Visto así, la producción de vino sin alcohol parece un negocio redondo, pero la cosa se complica cuando, una vez que se elabora el vino base, hay que pasarlo por la máquina que extrae el alcohol, un sistema complejísimo de manejar, pero además sediento de energía.
“Arrancar la máquina es terrorífico”, asegura González, una de las pocas personas en España que sabe manejarla. Reducir el contenido alcohólico de un vino a cinco grados (la graduación de algunos de los vinos espumosos de Win) es costoso, pero si se quiere llegar a una denominación 0,0, uno de los empeños de Moro, la cosa se pone fea. El requerimiento energético es muy alto, explica González, pero además se nota a nivel organoléptico. Cada grado menos es una batalla, que además cambia cada día. “Cada desalcoholización es diferente”, asegura el enólogo.
Reconstruir los aromas del vino blanco es complejo, pero aún más difícil es recuperar los del tinto, donde intervienen los famosos taninos. Mientras el vino blanco y, sobre todo, el espumoso, elaborados con uva verdejo, dan el pego –o, al menos, resultan agradables–, el tinto no se parece en nada al original: sabe a un mosto de regusto extraño.
En busca de un futuro para el vino sin alcohol
González asegura que, poco a poco, los vinos van mejorando.

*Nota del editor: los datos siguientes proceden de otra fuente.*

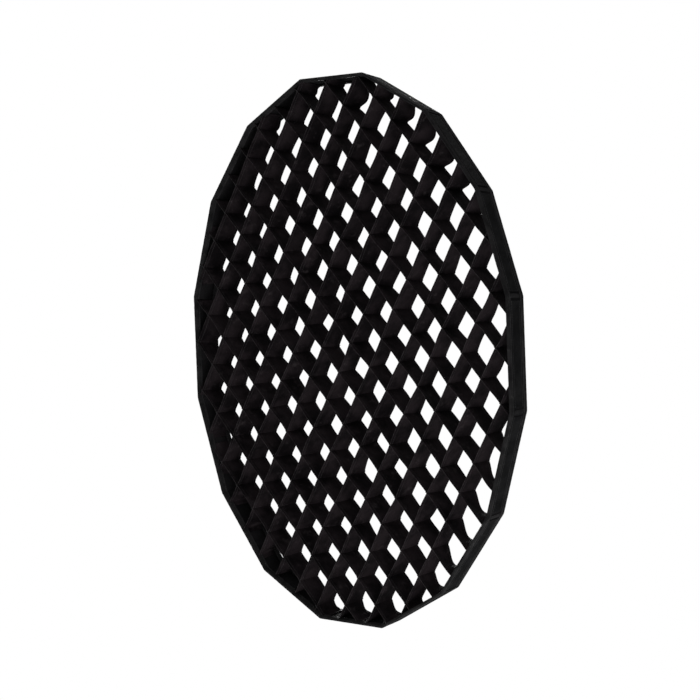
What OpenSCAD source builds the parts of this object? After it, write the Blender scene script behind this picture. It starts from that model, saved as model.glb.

No son sustitos homologables a la bebida real, pero son una buena alternativa para aquellos que, por la cuestión que sea, no puedan beber alcohol.
Tanto el cava, como el vino blanco, así como los vinos espumosos de baja graduación –que en palabras de Moro, buscan competir con la “porquería” del Lambrusco italiano–, están muy logrados, y tienen por delante un amplio mercado que, no obstante, está costando ganar.
Como explica Roberto Sanz, director de comunicación de la bodega, muchos jefes de compras no saben siquiera dónde ubicar el producto en los lineales, y ha costado enormemente lograr que, al menos, se pueda nombrar al producto como “vino desalcoholizado”.
“Legalmente ha sido zancadilla tras zancadilla”, explica González. Al tratarse de un producto nuevo había un vacío legal y, ahora que hay normativas, varían en cada país, lo que obliga a diseñar vinos específicos con diferentes características y etiquetado para cada territorio.
En total, el 80 % de los vinos Win se destina a la importación. Reino Unido es el mayor comprador, seguido de los países escandinavos, pero en otros lugares donde se esperaba que el vino triunfara, como es el mundo árabe, el producto no acaba de encajar. Los musulmanes a los que le gusta el vino, explica González, están más preocupados por meter en sus países el de verdad y, aunque los caldos tienen certificado halal, los creyentes más ortodoxos lo desaprueban porque la bebida tenía alcohol antes.
A nivel nacional, no ayuda que, a diferencia de lo que ocurre con la cerveza, la mayoría de las bodegas no elaboren este producto. En el sector no quieren ni oír hablar del vino sin alcohol.
“Este es un sector conservador donde impera un atavismo ideológico que nos impide avanzar”, sentencia Moro, que sigue convencido de que el vino sin alcohol encontrará su camino.